While the above data points were examples of some latent weakness in the latest report, perhaps meant to give it a sheen of veracity, it was everything else in the report that was a problem starting with the BLS's latest choice of seasonal adjustments (after last month's wholesale revision), which have gone from merely laughable to full clownshow, as the following comparison between the monthly change in BLS and ADP payrolls shows. The trend is clear: the Biden admin numbers are now clearly rising even as the impartial ADP (which directly logs employment numbers at the company level and is far more accurate), shows an accelerating slowdown.

But it's more than just the Biden admin hanging its "success" on seasonal adjustments: when one digs deeper inside the jobs report, all sorts of ugly things emerge... such as the growing unprecedented divergence between the Establishment (payrolls) survey and much more accurate Household (actual employment) survey. To wit, while in January the BLS claims 275K payrolls were added, the Household survey found that the number of actually employed workers dropped for the third straight month (and 4 in the past 5), this time by 184K (from 161.152K to 160.968K).

This means that while the Payrolls series hits new all time highs every month since December 2020 (when according to the BLS the US had its last month of payrolls losses), the level of Employment has not budged in the past year. Worse, as shown in the chart below, such a gaping divergence has opened between the two series in the past 4 years, that the number of Employed workers would need to soar by 9 million (!) to catch up to what Payrolls claims is the employment situation.

There's more: shifting from a quantitative to a qualitative assessment, reveals just how ugly the composition of "new jobs" has been. Consider this: the BLS reports that in February 2024, the US had 132.9 million full-time jobs and 27.9 million part-time jobs. Well, that's great... until you look back one year and find that in February 2023 the US had 133.2 million full-time jobs, or more than it does one year later! And yes, all the job growth since then has been in part-time jobs, which have increased by 921K since February 2023 (from 27.020 million to 27.941 million).

Here is a summary of the labor composition in the past year: all the new jobs have been part-time jobs!

But wait there's even more, because now that the primary season is over and we enter the heart of election season and political talking points will be thrown around left and right, especially in the context of the immigration crisis created intentionally by the Biden administration which is hoping to import millions of new Democratic voters (maybe the US can hold the presidential election in Honduras or Guatemala, after all it is their citizens that will be illegally casting the key votes in November), what we find is that in February, the number of native-born workers tumbled again, sliding by a massive 560K to just 129.807 million. Add to this the December data, and we get a near-record 2.4 million plunge in native-born workers in just the past 3 months (only the covid crash was worse)!

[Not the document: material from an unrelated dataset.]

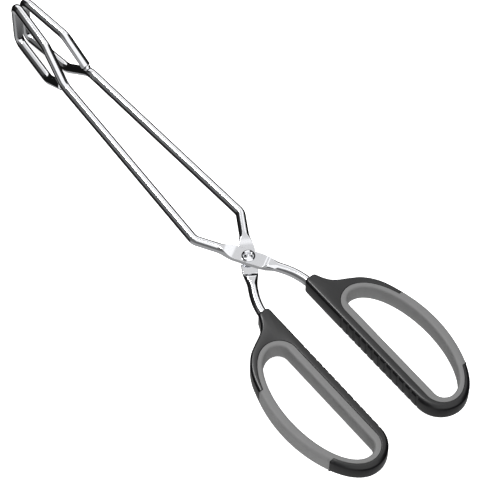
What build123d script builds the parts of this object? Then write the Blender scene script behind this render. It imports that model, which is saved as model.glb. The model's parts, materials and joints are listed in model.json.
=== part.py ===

The offset? A record 1.2 million foreign-born (read immigrants, both legal and illegal but mostly illegal) workers added in February!

Said otherwise, not only has all job creation in the past 6 years has been exclusively for foreign-born workers...

Source: St Louis Fed FRED Native Born and Foreign Born

... but there has been zero job-creation for native born workers since June 2018!

This is a huge issue - especially at a time of an illegal alien flood at the southwest border...

... and is about to become a huge political scandal, because once the inevitable recession finally hits, there will be millions of furious unemployed Americans demanding a more accurate explanation for what happened - i.e., the illegal immigration floodgates that were opened by the Biden admin.

Which is also why Biden's handlers will do everything in their power to insure there is no official recession before November... and why after the election is over, all economic hell will finally break loose. Until then, however, expect the jobs numbers to get even more ridiculous.